Investigating the role of Ca in NiMoCa catalyst on carbon nanotubes growth from face mask via one-pot synthesis

Abstract

The annual rise in plastic waste generation, particularly face mask, has led to considerable environmental consequences due to improper management. Herein, mesoporous NiMoCa-X catalysts with different Ca loadings (X = 0, 7, 15, and 32) were prepared to investigate the role of Ca in promoting the stability and performance of NiMoCa-X for carbon nanotubes (CNTs) growth during face mask pyrolysis. Increasing Ca loading within the NiMoCa-X catalysts resulted in the decrease of the NiMoO4 weight loading followed by the increase in the CaMoO4 and CaCO3 phases’ weight loading. This study reveals that the presence of CaMoO4 catalyzes surface coke oxidation reactions, while the presence of the optimized loads of CaCO3 promotes aromatization and good quality CNTs.

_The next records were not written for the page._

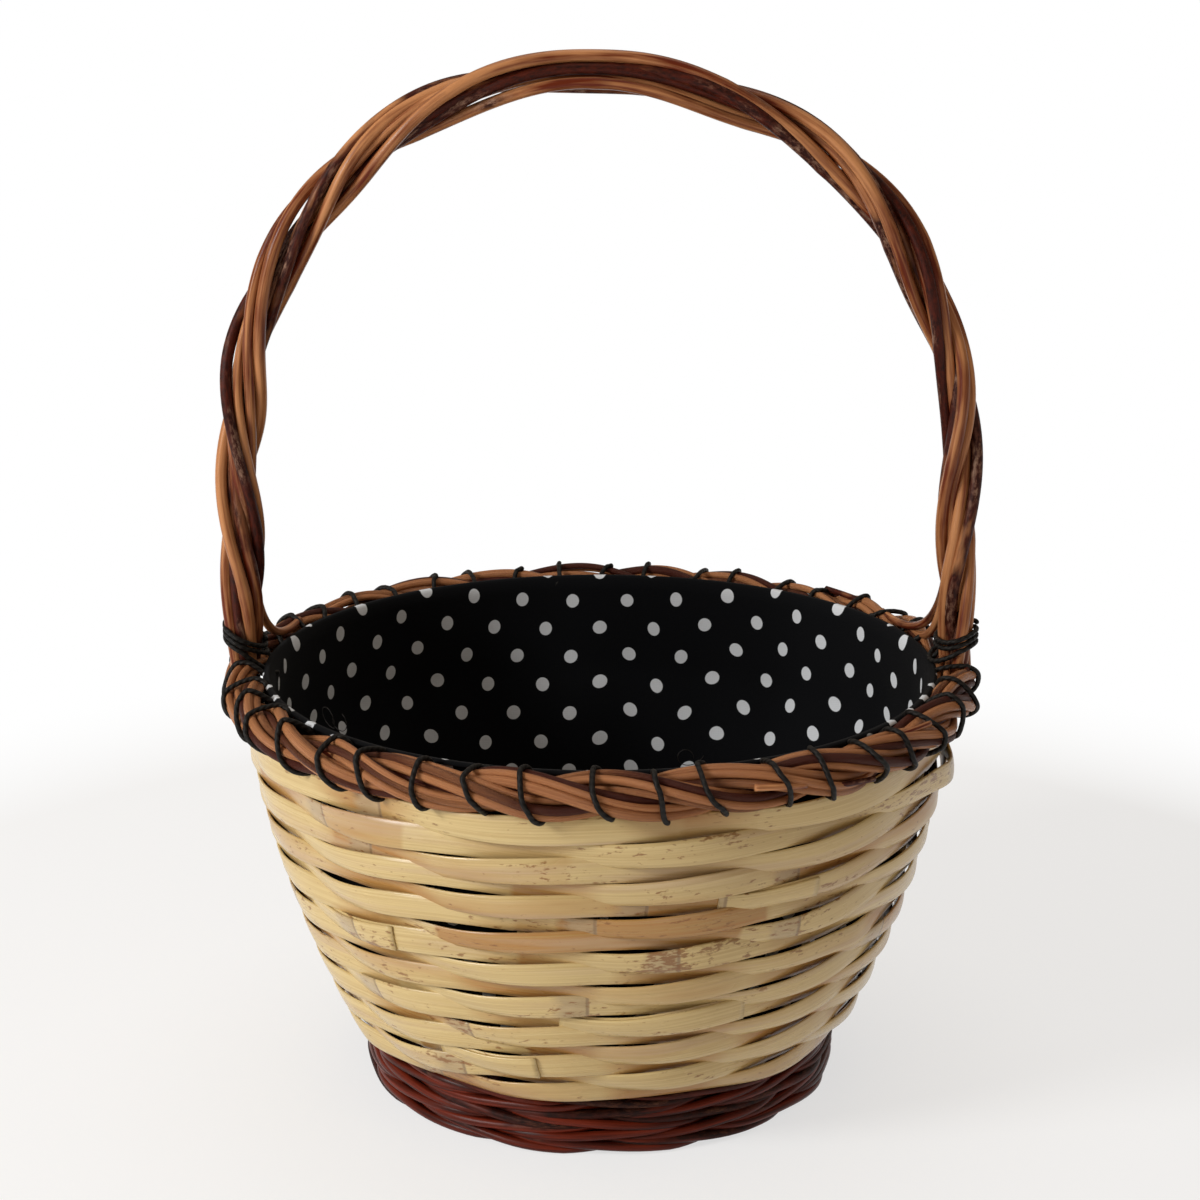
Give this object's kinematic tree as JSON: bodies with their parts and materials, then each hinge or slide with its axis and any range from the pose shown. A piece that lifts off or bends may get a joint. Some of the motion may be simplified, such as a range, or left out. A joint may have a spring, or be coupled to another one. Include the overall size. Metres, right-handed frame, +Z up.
{
  "type": "woven market basket",
  "caption": "Round flared market basket of split cane over willow stakes, with a waled willow foot, a twisted border, a dotted cotton lining and a fixed roped hoop handle.",
  "frame": {"origin": "centre of the foot's underside, on the floor", "axes": "+Z up; the handle's arch lies in the XZ plane; -Y is the front"},
  "size_m": [0.3264, 0.3272, 0.4324],
  "materials": {
    "split_cane": "satin",
    "willow_peeled": "satin",
    "willow_bark": "matte",
    "cotton_lining": "matte",
    "waxed_cord": "satin"
  },
  "bodies": {
    "root": {"base_round_1": "willow_bark", "base_round_2": "willow_bark", "base_round_3": "willow_bark", "base_stick_lower_1": "willow_bark", "base_stick_lower_2": "willow_bark", "base_stick_lower_3": "willow_bark", "base_stick_upper_1": "willow_bark", "base_stick_upper_2": "willow_bark", "base_stick_upper_3": "willow_bark", "base_stick_upper_4": "willow_bark", "border_core_back": "willow_bark", "border_core_front": "willow_bark", "border_rod_a1": "willow_bark", "border_rod_a2": "willow_peeled", "border_rod_b1": "willow_peeled", "border_rod_b2": "willow_bark", "border_stitches": "waxed_cord", "bow": "willow_peeled", "cane_row_01": "split_cane", "cane_row_02": "split_cane", "cane_row_03": "split_cane", "cane_row_04": "split_cane", "cane_row_05": "split_cane", "cane_row_06": "split_cane", "cane_row_07": "split_cane", "cane_row_08": "split_cane", "cane_row_09": "split_cane", "cane_row_10": "split_cane", "cane_row_11": "split_cane", "cane_row_12": "split_cane", "cane_row_13": "split_cane", "cane_row_14": "split_cane", "cane_row_15": "split_cane", "cane_row_16": "split_cane", "cane_row_17": "split_cane", "foot_wale_1": "willow_bark", "foot_wale_2": "willow_bark", "foot_wale_3": "willow_bark", "foot_wale_4": "willow_bark", "foot_wale_5": "willow_bark", "foot_wale_6": "willow_bark", "handle_rod_a1": "willow_peeled", "handle_rod_a2": "willow_bark", "handle_rod_b1": "willow_bark", "handle_rod_b2": "willow_peeled", "lashing_left": "waxed_cord", "lashing_right": "waxed_cord", "lining": "cotton_lining", "stake_01": "willow_bark", "stake_02": "willow_bark", "stake_03": "willow_bark", "stake_04": "willow_bark", "stake_05": "willow_bark", "stake_06": "willow_bark", "stake_08": "willow_bark", "stake_09": "willow_bark", "stake_10": "willow_bark", "stake_11": "willow_bark", "stake_12": "willow_bark", "stake_13": "willow_bark"}
  },
  "joints": []
}
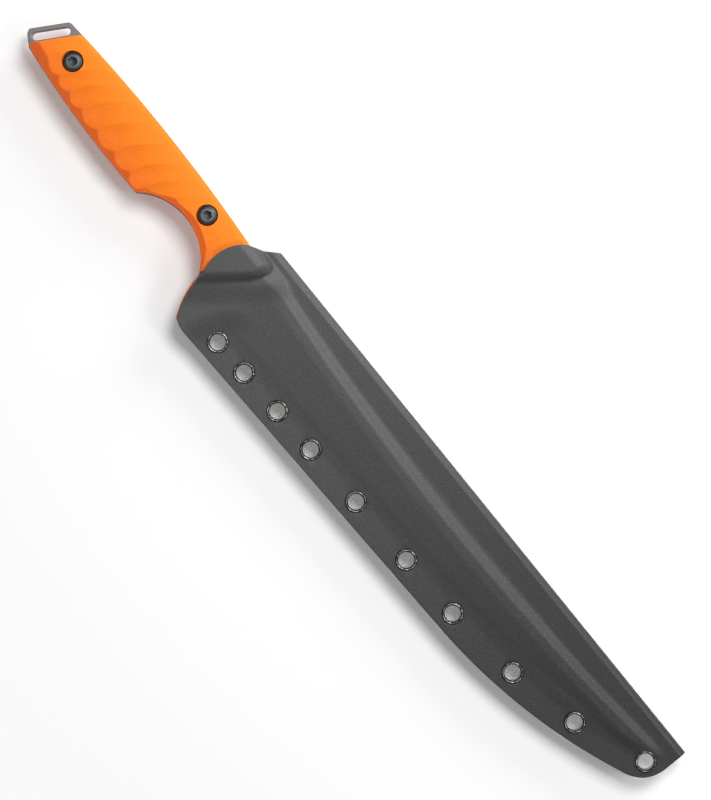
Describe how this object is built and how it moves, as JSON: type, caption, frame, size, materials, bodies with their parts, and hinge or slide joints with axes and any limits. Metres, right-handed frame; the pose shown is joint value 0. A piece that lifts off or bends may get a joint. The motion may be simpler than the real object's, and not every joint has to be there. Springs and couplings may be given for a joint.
{
  "type": "sheathed fixed-blade knife",
  "caption": "Long slim fixed-blade knife with a scalloped grip, seated in a folded and riveted moulded sheath.",
  "frame": {"origin": "bottom centre of the bounding box, on the face that the sheath lies on", "axes": "+X from the butt of the grip to the toe of the sheath, +Y towards the folded edge and the blade's spine, +Z out of the front face"},
  "size_m": [0.366, 0.0472, 0.0184],
  "materials": {
    "steel": "satin",
    "orange_composite": "machined, matte",
    "black_fastener": "black oxide",
    "thermoplastic": "fine pebble grain",
    "aged_rivet": "aged, bright where rubbed"
  },
  "bodies": {
    "sheath": {"sheath_shell": "thermoplastic", "sheath_rivet_01": "aged_rivet", "sheath_rivet_02": "aged_rivet", "sheath_rivet_03": "aged_rivet", "sheath_rivet_04": "aged_rivet", "sheath_rivet_05": "aged_rivet", "sheath_rivet_06": "aged_rivet", "sheath_rivet_07": "aged_rivet", "sheath_rivet_08": "aged_rivet", "sheath_rivet_09": "aged_rivet", "sheath_rivet_10": "aged_rivet"},
    "knife": {"blade": "steel", "front_scale": "orange_composite", "back_scale": "orange_composite", "front_handle_screw": "black_fastener", "rear_handle_screw": "black_fastener", "front_handle_post": "black_fastener", "rear_handle_post": "black_fastener"}
  },
  "joints": [
    {"name": "draw", "type": "slide", "parent": "sheath", "child": "knife", "axis": [-1, 0, 0], "range_m": [0, 0.26]}
  ]
}
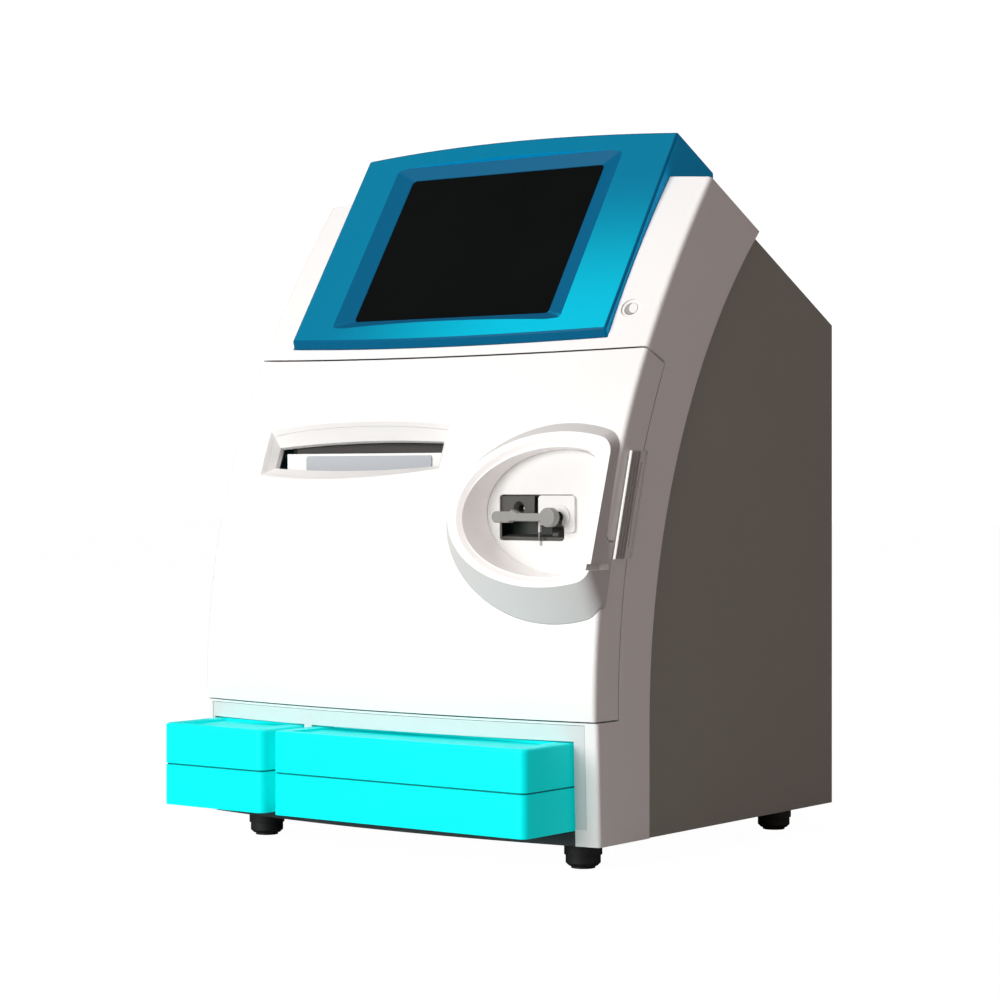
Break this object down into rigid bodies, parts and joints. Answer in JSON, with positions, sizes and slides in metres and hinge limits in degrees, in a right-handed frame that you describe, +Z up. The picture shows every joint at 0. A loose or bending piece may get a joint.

The influences of catalyst-to-face mask ratio, pyrolysis temperature, duration, and cycle on the characteristics of the CNTs were also studied. The optimal performer was NiMoCa-15, exhibiting the highest carbon yield. This is attributed to (i) the smaller NiO crystallite size, (ii) the presence of the surface coke oxidizer CaMoO4 phase, and (iii) the emergence of high surface basicity of the CaCO3 phase. Typically, the CaMoO4 phase oxidizes surface coke via surface oxygen vacancies, ensuring a sustainable carbon diffusion pathway into Ni for CNTs production. Simultaneously, the CaCO3 phase catalyzes aromatization reactions of hydrocarbons to produce hydrocarbons with simpler structures, facilitating the production of high-quality CNTs over irregular coke. However, excessive Ca loading can render the catalyst surface hydrophilic, triggering aggressive surface coke gasification and subsequently producing short CNTs with low carbon yield. Considering these, the NiMoCa-15, characterized by balanced loading of CaMoO4 and CaCO3 phases, emerges as a promising catalyst for CNTs growth from discarded face mask plastics via one pot synthesis.